Focus on lithiation kinetics of selenium-doped NiO@C electrodes with multistage pore structure

Abstract

Nickel oxide (NiO) has received considerable attention as an anode for lithium-ion batteries (LIBs) due to its superior theoretical specific capacity and cycling stability. However, its low conductivity as a wide bandgap semiconductor and sluggish lithiation kinetics are still obstacles to its widespread commercial use. In this study, we have developed a Se-doped NiO@C microsphere with a multistage pore structure. The Se-doped NiO@C shows satisfactory specific capacity and cycling stability when used as an anode for LIBs. Specifically, it exhibits a specific capacity of 1622.2 mAh g−1 after 190 cycles at 0.1 A g−1, and a capacity retention of 79.3 % after 1500 cycles at 2 A g−1. The Se-doped NiO@C exhibited improved lithiation reaction kinetics due to its hierarchical pore structure, as indicated by rate performance, pseudocapacitance contribution, and galvanostatic intermittent titration technique.
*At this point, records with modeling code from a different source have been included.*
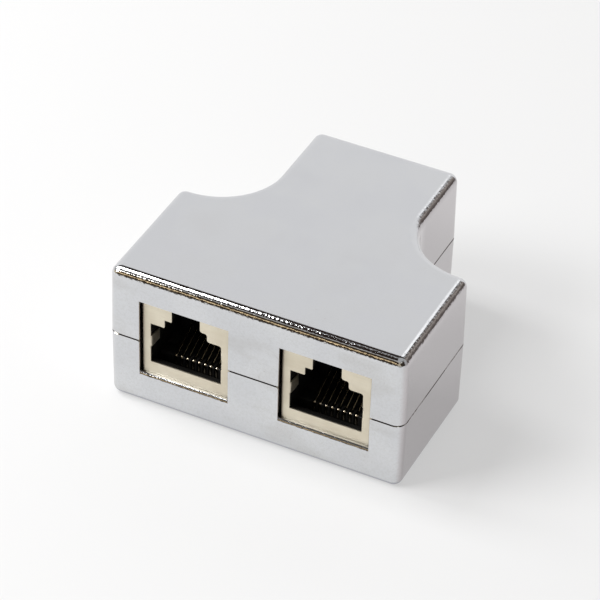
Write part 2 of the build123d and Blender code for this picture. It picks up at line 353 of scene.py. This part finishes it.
@dataclass(frozen=True)
class Plating:
    """Bright metal plating on moulded plastic: satin faces, glossy dimpled edges, painted shade in the
    seam.

    The spans of facing are on a direction's number along an axis. Along Z it is 1 on the top, 0 on
    the walls and -1 on the underside, and along Y it is -1 on the broad front face.
    """

    # Colours of the metal, of what lies on it, and of the painted shade and painted reflection
    light: Colour = (0.665, 0.675, 0.69)
    dark: Colour = (0.63, 0.64, 0.66)
    stain: Colour = (0.42, 0.40, 0.37)
    # Painted shade: darkens the walls that face left and right
    painted_side_shade: Colour = (0.55, 0.52, 0.53)
    # Painted reflection: warm cream tint on the lower part of the front edge
    painted_warm_reflection: Colour = (0.74, 0.64, 0.49)
    # Painted shade: darkens the seam between the shells
    painted_seam_shade: Colour = (0.10, 0.075, 0.05)
    # Painted shade: darkens the rounded edge round the underside
    painted_under_shade: Colour = (0.36, 0.37, 0.41)

    # Clouds, stains and pits
    cloud: Grain = Grain(9 * MM, layers=4.0)
    cloud_span: Span = Span(0.35, 0.65)
    mottle: Grain = Grain(0.35 * MM, layers=4.0)
    mottle_span: Span = Span(0.4, 0.7)
    mottle_share: float = 0.13
    side_mottle_share: float = 0.3
    smudge: Grain = Grain(4.5 * MM, layers=6.0, stretch=(0.5, 0.5, 1.0))
    smudge_span: Span = Span(0.5, 0.72)
    smudge_share: float = 0.22
    # Share of the painted shade on the walls that face left and right
    painted_side_shade_share: float = 0.9
    top_share: float = 0.04
    pit_spacing: float = 1.5 * MM
    pit_span: Span = Span(0.09, 0.036)
    pit_zone: Span = Span(0.45, 0.6)
    pit_share: float = 0.5

    # Facing at which each zone starts and ends
    top_zone: Span = Span(0.3, 0.9)
    side_zone: Span = Span(0.5, 0.95)
    edge_over_wall: Span = Span(0.06, 0.2)
    edge_under_top: Span = Span(0.998, 0.985)
    # Where the painted warm reflection lies on the front edge
    warm_over_wall: Span = Span(0.35, 0.5)
    warm_in_front: Span = Span(-0.6, -0.75)
    rough_over_wall: Span = Span(0.1, 0.25)
    rough_under_top: Span = Span(0.62, 0.5)
    rough_side: Span = Span(0.25, 0.4)
    rough_side_under_top: Span = Span(0.97, 0.9)
    # Where the painted shade lies on the underside's edge
    under_below_wall: Span = Span(-0.15, -0.5)
    under_above_foot: Span = Span(-0.98, -0.9)

    # Gloss and relief
    gloss: float = 0.13
    haze: float = 0.2
    edge_gloss: float = 0.05
    peel: Grain = Grain(0.3 * MM, layers=3.0)
    dimple: float = 0.5 * MM
    peel_depth: float = 0.033 * MM
    face_relief: float = 0.04
    side_relief: float = 0.08
    edge_relief: float = 0.33
    rough_relief: float = 1.0
    rough_side_share: float = 0.8

    # Painted shade in the seam between the shells
    seam_level: float = 12.46 * MM
    seam_half: float = 0.1 * MM
    seam_fade: float = 0.08 * MM
    seam_span: Span = Span(0.42, 0.56)
    seam_least: float = 0.35

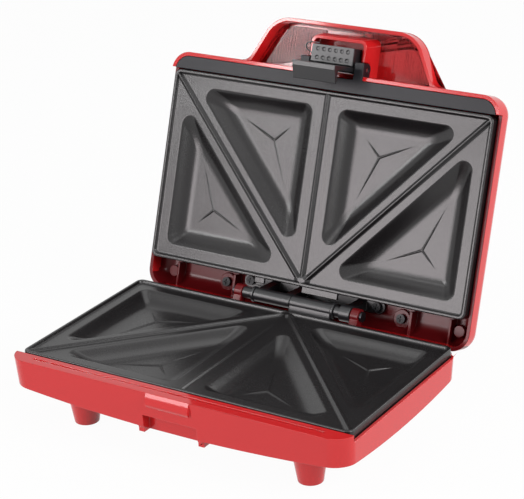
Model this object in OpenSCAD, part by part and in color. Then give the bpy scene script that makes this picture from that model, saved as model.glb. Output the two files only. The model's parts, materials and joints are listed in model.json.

Furthermore, DFT calculations revealed that the addition of selenium altered the band structure of NiO, resulting in a narrower forbidden band width and faster charge transfer. Meanwhile, the electrons provided by selenium enhance the density of states of elemental oxygen and improve the adsorption energy of lithium ions. This study provides insights into the structure and composition necessary for improving the hysteresis kinetics of oxide electrodes.